Lancaster County is the heart of the so-called “Pennsylvania Dutch Country.” Here, the Amish and other Mennonite groups live a life without the inventions and changes brought about by the industrial revolution. Visitors can take horse buggy tours, visit Amish shops and farms and get to know their anachronistic lifestyle, which is centered around the family, the ethnic and religious group. Originally not from Holland, as the name might suggest, but from the German Palatinate region, the Amish are an indispensable part of rural Pennsylvania and are valued as the best carpenters and farmers in the region. Their home-grown and independently-produced products are a culinary delight. For those who are willing to experience the Amish way of life longer, various accommodation like cozy bed & breakfast places are provided throughout Lancaster County.

Valley Forge

Valley Forge in Eastern Pennsylvania was the site of the winter headquarters of the American (Continental) Army during the winter of 1777/78, when Philadelphia was occupied by the British. In the National Historical Park, visitors can learn everything there is to know about the valley’s place in history. On top of that, Valley Forge has some of the most astounding natural beauty in Pennsylvania.
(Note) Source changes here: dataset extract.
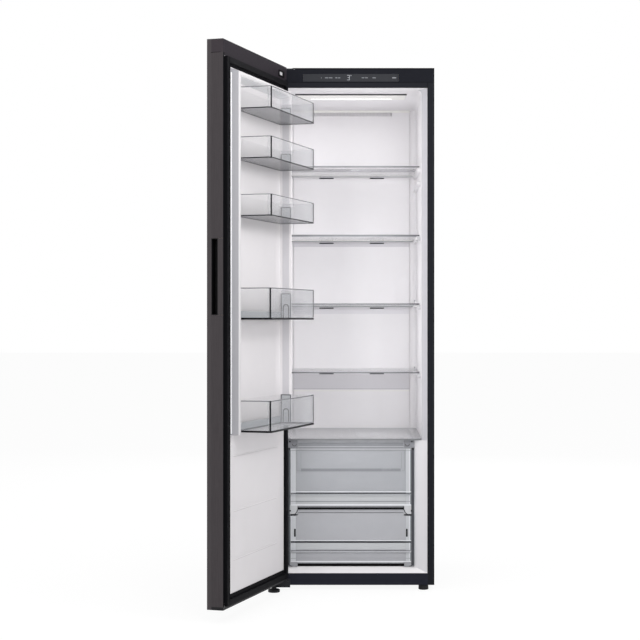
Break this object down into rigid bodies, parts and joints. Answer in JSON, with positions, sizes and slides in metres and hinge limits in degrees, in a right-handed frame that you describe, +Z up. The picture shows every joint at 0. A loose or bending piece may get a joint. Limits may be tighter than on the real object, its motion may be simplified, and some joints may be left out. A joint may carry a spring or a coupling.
{
  "type": "single-door larder refrigerator",
  "caption": "Tall single-door built-in refrigerator with hinged door, sliding glass shelves, drawers, lift-out door bins, top display strip and rear machine compartment.",
  "frame": {"origin": "on the floor below the middle of the cabinet's front edge", "axes": "+X to the right seen from the front, +Y into the cabinet, +Z up"},
  "size_m": [0.7507, 1.2546, 1.86],
  "materials": {
    "steel_dark": "satin",
    "steel_bare": "satin",
    "cover_dark": "satin",
    "display_glass": "gloss",
    "board_green": "satin",
    "liner_white": "satin",
    "foam_cream": "matte",
    "duct_white": "satin",
    "aluminium": "satin",
    "heater_steel": "satin",
    "motor_dark": "matte",
    "fan_dark": "satin",
    "lamp_white": "frosted",
    "compressor_black": "satin",
    "rubber_black": "matte",
    "copper": "satin",
    "hinge_steel": "satin",
    "screw_steel": "gloss",
    "shelf_glass": "gloss",
    "rail_grey": "satin",
    "drawer_clear": "gloss",
    "bin_clear": "gloss",
    "door_paint": "satin",
    "cap_grey": "satin",
    "plastic_black": "satin",
    "bush_white": "matte"
  },
  "bodies": {
    "cabinet": {"left_side_panel": "steel_dark", "right_side_panel": "steel_dark", "back_panel": "steel_bare", "top_panel": "steel_dark", "bottom_plate": "steel_bare", "front_top_rail": "steel_dark", "front_bottom_rail": "steel_dark", "top_front_cover": "cover_dark", "display_window": "display_glass", "circuit_boards": "board_green", "inner_liner": "liner_white", "insulation_foam": "foam_cream", "back_duct_panel": "duct_white", "evaporator": "aluminium", "defrost_heater": "heater_steel", "evaporator_fan_motor": "motor_dark", "lamp_lens": "lamp_white", "compressor_base": "steel_bare", "compressor": "compressor_black", "compressor_grommets": "rubber_black", "condenser": "aluminium", "condenser_fan_shroud": "fan_dark", "condenser_fan_motor": "motor_dark", "drain_pan": "motor_dark", "drain_tube": "bush_white", "refrigerant_tubes": "copper", "machine_cover": "steel_bare", "upper_hinge_bracket": "hinge_steel", "lower_hinge_bracket": "hinge_steel", "hinge_screws": "screw_steel", "hinge_side_foot": "plastic_black", "free_side_foot": "plastic_black", "roller_axles": "screw_steel", "drawer_rails": "rail_grey", "crisper_cover": "shelf_glass"},
    "door": {"door_front_panel": "door_paint", "door_side_profiles": "cap_grey", "door_top_cap": "cap_grey", "door_bottom_cap": "plastic_black", "door_foam": "foam_cream", "door_liner": "liner_white", "door_gasket": "rubber_black", "door_bushes": "bush_white", "door_switch_magnet": "rail_grey", "handle_pocket": "plastic_black"},
    "evaporator_fan": {"evaporator_fan": "fan_dark"},
    "condenser_fan": {"condenser_fan": "fan_dark"},
    "left_rear_roller": {"left_rear_roller": "plastic_black"},
    "right_rear_roller": {"right_rear_roller": "plastic_black"},
    "shelf_1": {"shelf_1": "shelf_glass"},
    "shelf_2": {"shelf_2": "shelf_glass"},
    "shelf_3": {"shelf_3": "shelf_glass"},
    "shelf_4": {"shelf_4": "shelf_glass"},
    "upper_drawer": {"upper_drawer": "drawer_clear"},
    "lower_drawer": {"lower_drawer": "drawer_clear"},
    "door_bin_1": {"door_bin_1": "bin_clear"},
    "door_bin_2": {"door_bin_2": "bin_clear"},
    "door_bin_3": {"door_bin_3": "bin_clear"},
    "door_bin_4": {"door_bin_4": "bin_clear"},
    "door_bin_5": {"door_bin_5": "bin_clear"}
  },
  "joints": [
    {"name": "door_hinge", "type": "hinge", "parent": "cabinet", "child": "door", "pos_m": [-0.2745, -0.055, 0.95], "axis": [0, 0, 1], "range_deg": [-13, 107]},
    {"name": "upper_drawer_slide", "type": "slide", "parent": "cabinet", "child": "upper_drawer", "axis": [0, 1, 0], "range_m": [-0.3, 0]},
    {"name": "lower_drawer_slide", "type": "slide", "parent": "cabinet", "child": "lower_drawer", "axis": [0, 1, 0], "range_m": [-0.25, 0]},
    {"name": "shelf_1_slide", "type": "slide", "parent": "cabinet", "child": "shelf_1", "axis": [0, 1, 0], "range_m": [-0.15, 0]},
    {"name": "shelf_2_slide", "type": "slide", "parent": "cabinet", "child": "shelf_2", "axis": [0, 1, 0], "range_m": [-0.15, 0]},
    {"name": "shelf_3_slide", "type": "slide", "parent": "cabinet", "child": "shelf_3", "axis": [0, 1, 0], "range_m": [-0.15, 0]},
    {"name": "shelf_4_slide", "type": "slide", "parent": "cabinet", "child": "shelf_4", "axis": [0, 1, 0], "range_m": [-0.15, 0]},
    {"name": "door_bin_1_lift", "type": "slide", "parent": "door", "child": "door_bin_1", "axis": [0, 0, 1], "range_m": [0, 0.018]},
    {"name": "door_bin_2_lift", "type": "slide", "parent": "door", "child": "door_bin_2", "axis": [0, 0, 1], "range_m": [0, 0.018]},
    {"name": "door_bin_3_lift", "type": "slide", "parent": "door", "child": "door_bin_3", "axis": [0, 0, 1], "range_m": [0, 0.018]},
    {"name": "door_bin_4_lift", "type": "slide", "parent": "door", "child": "door_bin_4", "axis": [0, 0, 1], "range_m": [0, 0.018]},
    {"name": "door_bin_5_lift", "type": "slide", "parent": "door", "child": "door_bin_5", "axis": [0, 0, 1], "range_m": [0, 0.018]},
    {"name": "evaporator_fan_spin", "type": "hinge", "parent": "cabinet", "child": "evaporator_fan", "pos_m": [0, 0.574, 0.98], "axis": [0, 1, 0], "continuous": true},
    {"name": "condenser_fan_spin", "type": "hinge", "parent": "cabinet", "child": "condenser_fan", "pos_m": [-0.048, 0.531, 0.1155], "axis": [1, 0, 0], "continuous": true},
    {"name": "left_roller_spin", "type": "hinge", "parent": "cabinet", "child": "left_rear_roller", "pos_m": [-0.255, 0.595, 0.017], "axis": [1, 0, 0], "continuous": true},
    {"name": "right_roller_spin", "type": "hinge", "parent": "cabinet", "child": "right_rear_roller", "pos_m": [0.255, 0.595, 0.017], "axis": [1, 0, 0], "continuous": true}
  ]
}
On the 3,500 acres of the park, numerous streams, among them the large Schuylkill River, and creeks are flowing through green pastures, meadows, and forests. The area is a wildlife oasis; the white-tailed deer are among the most famous animal species existing here.


Site of what many call the most important battle during the Civil War, which was won by the Union army on July 1-3, 1863, Gettysburg today displays thousands of monuments and statues commemorating the battle and the victims from the North and the South, who died for their respective cause. Visitors can take battlefield tours along the hundreds of cannons (there are both original and replica cannons) that indicate the former frontlines, or climb Little Round Top and imagine the tenacious “20th Maine”, who bravely defended the left flanks of the Union army here. In Gettysburg, you can witness history behind every stone.